The investment is estimated to be sufficient for it to reach its 2005 production targets.
Mr Zhang unveiled the plan while commenting on the company's results for the first nine months of the year. Sinopec posted a net profit of 10.09 billion yuan in the period, representing a 2.79 per cent decline year on year.
Mr Zhang said Sinopec planned to sell 38.1 million tonnes of oil both this year and next, while gas sales were expected to grow to 5.3 bcm next year from 5.1 bcm this year.
Revenues slipped 1.59 per cent year on year to 238.15 billion yuan in the nine months, due primarily to a 13.8 per cent fall in the realised oil sales price to US$21.2 a barrel in the nine months from US$24.6.

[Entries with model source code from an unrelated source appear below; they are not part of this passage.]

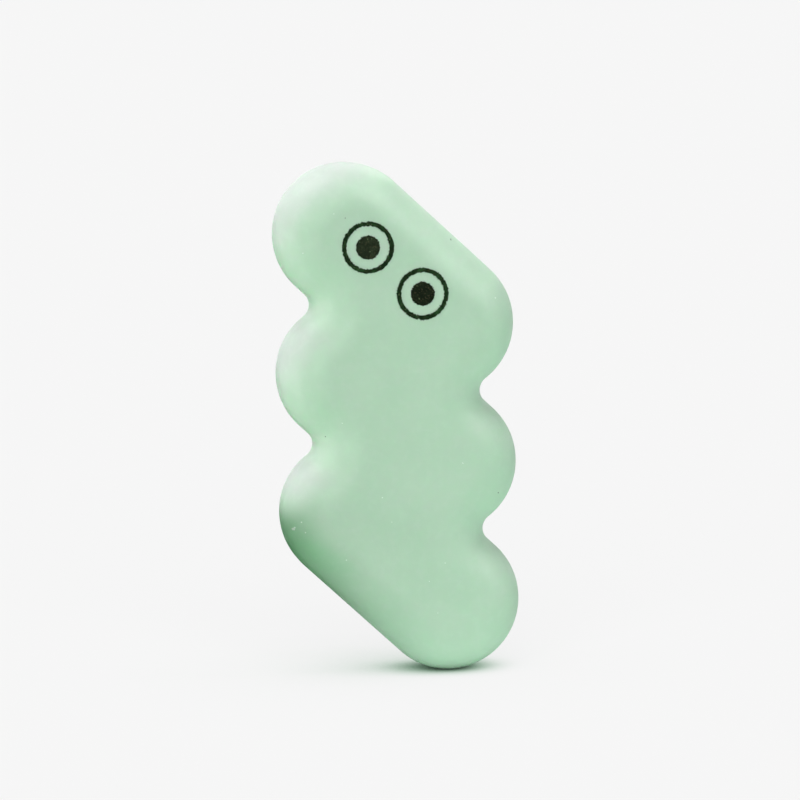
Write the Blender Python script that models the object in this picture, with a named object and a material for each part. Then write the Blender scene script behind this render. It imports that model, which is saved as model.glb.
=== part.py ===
"""Soft novelty eraser.

Three slanted round-ended bars, one above the other, are moulded as one rubber body, and a pair
of ring-and-dot eyes is printed on its front face. Units are metres and +Z is up. The body stands
on the tip of its lowest lobe, with the printed face towards -Y and the origin on the ground
under the middle of the body.
"""

import math

import bpy
from mathutils import Vector

MM = 0.001

# Body outline
BAR_COUNT = 3
LOBE_RADIUS = 8.5 * MM  # the round end of a bar
ROW_PITCH = 16.6 * MM  # from one bar straight down to the next
BAR_SPAN = 15.6 * MM  # between the centres of a bar's two round ends
BAR_SLOPE = math.radians(43.7)  # how far each bar falls towards the right
NOTCH_RADIUS = 1.7 * MM  # the fillet where two bars meet

# Body section
THICKNESS = 13.0 * MM
EDGE_RADIUS = 5.4 * MM  # the rounding between a flat face and the side

# Printed eyes, placed along the middle line of the top bar, from its left end
UPPER_EYE_ALONG = 2.2 * MM
UPPER_EYE_ABOVE = 0.4 * MM
LOWER_EYE_ALONG = 10.7 * MM
LOWER_EYE_ABOVE = 0.7 * MM
RING_OUTER_RADIUS = 3.07 * MM
RING_LINE_WIDTH = 0.47 * MM
PUPIL_RADIUS = 1.42 * MM
INK_THICKNESS = 0.05 * MM

# How finely the round shapes are cut
ARC_STEP = math.radians(7.5)
EDGE_BEVEL_RESOLUTION = 5
SAME_POINT = 0.001 * MM

# sRGB colours, 0 to 255, and how rough each surface is
MINT = (178, 211, 185)
RUBBER_ROUGHNESS = 0.55
INK = (33, 40, 29)
INK_ROUGHNESS = 0.6

# Values that follow from the ones above
EDGE = min(EDGE_RADIUS, THICKNESS / 2, LOBE_RADIUS)  # never past the middle of the wall
FACE_LOBE_RADIUS = LOBE_RADIUS - EDGE
FACE_NOTCH_RADIUS = NOTCH_RADIUS + EDGE
STACK_HEIGHT = (BAR_COUNT - 1) * ROW_PITCH
CENTRE_HEIGHT = LOBE_RADIUS + (STACK_HEIGHT + BAR_SPAN * math.sin(BAR_SLOPE)) / 2
FRONT_FACE_Y = -THICKNESS / 2

# Directions in the plane of the face: down to the right along a bar, and square to it
ALONG_BAR = Vector((math.cos(BAR_SLOPE), -math.sin(BAR_SLOPE)))
ABOVE_BAR = Vector((math.sin(BAR_SLOPE), math.cos(BAR_SLOPE)))
NEXT_BAR = Vector((0, -ROW_PITCH))


def left_end(row):
    """The centre of a bar's left lobe, counted from the top, measured from the body's middle."""
    top_left = (Vector((0, STACK_HEIGHT)) - ALONG_BAR * BAR_SPAN) / 2
    return top_left + NEXT_BAR * row


def angle_of(vector):
    return math.atan2(vector.y, vector.x)


def arc(centre, radius, start, turn):
    """Points on an arc from the start angle, with a positive turn running anticlockwise."""
    steps = max(1, round(abs(turn) / ARC_STEP))
    angles = [start + turn * step / steps for step in range(steps + 1)]
    return [centre + radius * Vector((math.cos(a), math.sin(a))) for a in angles]


def notch_centre():
    """The centre of a left notch's fillet, measured from the left end of the bar above it.

    The fillet touches the straight underside of the upper bar and the round end of the lower
    one, or both round ends where the bars are too level for it to reach the straight side.
    """
    reach = LOBE_RADIUS + NOTCH_RADIUS
    next_along = NEXT_BAR.dot(ALONG_BAR)
    next_below = -NEXT_BAR.dot(ABOVE_BAR)
    along = next_along - math.sqrt(reach**2 - (reach - next_below) ** 2)
    if along >= 0:
        return ALONG_BAR * along - ABOVE_BAR * reach
    return Vector((-math.sqrt(reach**2 - (ROW_PITCH / 2) ** 2), -ROW_PITCH / 2))


def left_side_of_face():
    """The flat face's outline from the top bar's upper edge, round the left ends, to the bottom."""
    notch = notch_centre()
    touched = ALONG_BAR * max(0, notch.dot(ALONG_BAR))
    top = angle_of(ABOVE_BAR)
    lobe_finish = angle_of(notch - touched) % math.tau
    fillet_start = angle_of(touched - notch)
    fillet_finish = angle_of(NEXT_BAR - notch)
    fillet_turn = (fillet_finish - fillet_start) % math.tau - math.tau

    points = []
    lobe_start = top
    for row in range(BAR_COUNT):
        lobe = left_end(row)
        last = row == BAR_COUNT - 1
        finish = top + math.pi if last else lobe_finish
        points += arc(lobe, FACE_LOBE_RADIUS, lobe_start, finish - lobe_start)
        if not last:
            points += arc(lobe + notch, FACE_NOTCH_RADIUS, fillet_start, fillet_turn)
            lobe_start = fillet_finish + math.pi
    return points


def face_outline():
    """The right side is the left side turned half round about the middle of the body."""
    left = left_side_of_face()
    points = left + [-point for point in left]
    return [p for i, p in enumerate(points) if (p - points[i - 1]).length > SAME_POINT]


def linear(colour):
    """A 0 to 255 sRGB colour as the linear RGBA that a shader takes."""
    shares = [channel / 255 for channel in colour]
    return [s / 12.92 if s <= 0.04045 else ((s + 0.055) / 1.055) ** 2.4 for s in shares] + [1.0]


def material(name, colour, roughness):
    made = bpy.data.materials.new(name)
    made.use_nodes = True
    shader = made.node_tree.nodes["Principled BSDF"]
    shader.inputs["Base Color"].default_value = linear(colour)
    shader.inputs["Roughness"].default_value = roughness
    shader.inputs["Metallic"].default_value = 0.0
    made.diffuse_color = linear(colour)
    return made


def flat_curve(name, outlines, finish, parts):
    """A closed 2D curve, filled front and back, and stood up so that its own Y is world Z."""
    curve = bpy.data.curves.new(name, "CURVE")
    curve.dimensions = "2D"
    curve.fill_mode = "BOTH"
    curve.materials.append(finish)
    for points in outlines:
        spline = curve.splines.new("POLY")
        spline.points.add(len(points) - 1)
        for corner, point in zip(spline.points, points):
            corner.co = (point.x, point.y, 0, 1)
        spline.use_cyclic_u = True
    obj = bpy.data.objects.new(name, curve)
    obj.rotation_euler = (math.pi / 2, 0, 0)
    weld = obj.modifiers.new("Weld caps", "WELD")
    weld.merge_threshold = SAME_POINT
    parts.objects.link(obj)
    return obj


def make_body(rubber, parts):
    """The flat face's outline, thickened, with the rounded edge swept round outside it."""
    body = flat_curve("eraser_body", [face_outline()], rubber, parts)
    body.location = (0, 0, CENTRE_HEIGHT)
    body.data.extrude = THICKNESS / 2 - EDGE
    body.data.bevel_depth = EDGE
    body.data.bevel_resolution = EDGE_BEVEL_RESOLUTION


def circle(radius):
    return arc(Vector((0, 0)), radius, 0, math.tau)[:-1]


def make_eye(name, along, above, ink, parts):
    """A ring and a solid dot inside it, each a film of ink lying on the front face."""
    place = left_end(0) + ALONG_BAR * along + ABOVE_BAR * above
    ring_rims = [circle(RING_OUTER_RADIUS), circle(RING_OUTER_RADIUS - RING_LINE_WIDTH)]
    marks = {name + "_ring": ring_rims, name + "_pupil": [circle(PUPIL_RADIUS)]}
    for mark, rims in marks.items():
        film = flat_curve(mark, rims, ink, parts)
        film.data.extrude = INK_THICKNESS / 2
        film.location = (place.x, FRONT_FACE_Y - INK_THICKNESS / 2, CENTRE_HEIGHT + place.y)


def main():
    for old in list(bpy.data.objects):
        bpy.data.objects.remove(old)
    parts = bpy.data.collections.new("eraser")
    bpy.context.scene.collection.children.link(parts)
    rubber = material("mint_rubber", MINT, RUBBER_ROUGHNESS)
    ink = material("printing_ink", INK, INK_ROUGHNESS)
    make_body(rubber, parts)
    make_eye("upper_eye", UPPER_EYE_ALONG, UPPER_EYE_ABOVE, ink, parts)
    make_eye("lower_eye", LOWER_EYE_ALONG, LOWER_EYE_ABOVE, ink, parts)


main()
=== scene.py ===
"""The looks of a soft moulded eraser with printed eyes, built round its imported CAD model."""

import math

import bmesh
import bpy
from mathutils import Matrix, Vector


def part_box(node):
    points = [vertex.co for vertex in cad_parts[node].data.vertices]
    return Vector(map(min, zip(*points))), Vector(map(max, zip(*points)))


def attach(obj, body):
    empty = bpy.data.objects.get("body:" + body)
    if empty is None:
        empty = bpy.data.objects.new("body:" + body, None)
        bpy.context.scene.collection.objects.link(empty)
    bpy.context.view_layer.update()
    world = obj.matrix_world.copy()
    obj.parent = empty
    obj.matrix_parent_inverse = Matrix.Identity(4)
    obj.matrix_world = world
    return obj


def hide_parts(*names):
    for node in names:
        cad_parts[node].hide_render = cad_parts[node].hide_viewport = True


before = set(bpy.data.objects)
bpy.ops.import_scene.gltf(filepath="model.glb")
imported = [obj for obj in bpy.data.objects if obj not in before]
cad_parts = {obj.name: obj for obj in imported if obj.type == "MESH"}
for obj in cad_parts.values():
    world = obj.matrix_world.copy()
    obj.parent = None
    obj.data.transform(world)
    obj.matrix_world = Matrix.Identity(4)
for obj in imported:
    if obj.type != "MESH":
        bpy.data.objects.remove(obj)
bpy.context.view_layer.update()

MM = 0.001
TINY = 0.001 * MM
SAME_POINT = 0.01 * MM

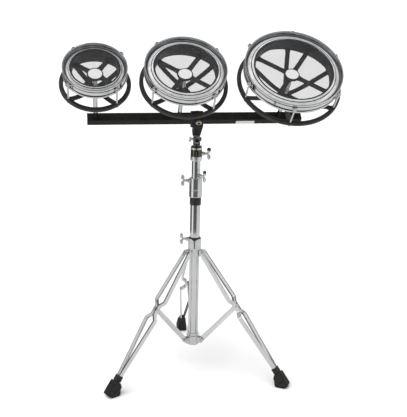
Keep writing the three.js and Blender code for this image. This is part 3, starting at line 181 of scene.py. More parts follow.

The realised gas price has risen marginally to US$1.96 in the nine months from US$1.94 in the year-earlier period.
In the nine months, oil production was flat at 201.78 million barrels, compared with 201.3 million barrels, while gas production rose 9.08 per cent to 131.88 billion cubic feet.
Exploration successes have seen the company add 213 million tonnes of proven oil reserves and 89.3 bcm of proven gas reserves in the first nine months this year.
Analysts expect Sinopec's net profit to fall 3.1 per cent year on year this year to 15.52 billion yuan, according to Thomson First Call's consensus estimates.
Small oil production volume growth has limited the company's profit increase, but Sinopec has been cutting costs to bolster profitability.
Market watchers are watching closely when Sinopec will acquire oil and gas fields overseas to boost production.
Peers, No 1 oil producer PetroChina and dominant offshore oil producer CNOOC have already made substantial overseas acquisitions this year.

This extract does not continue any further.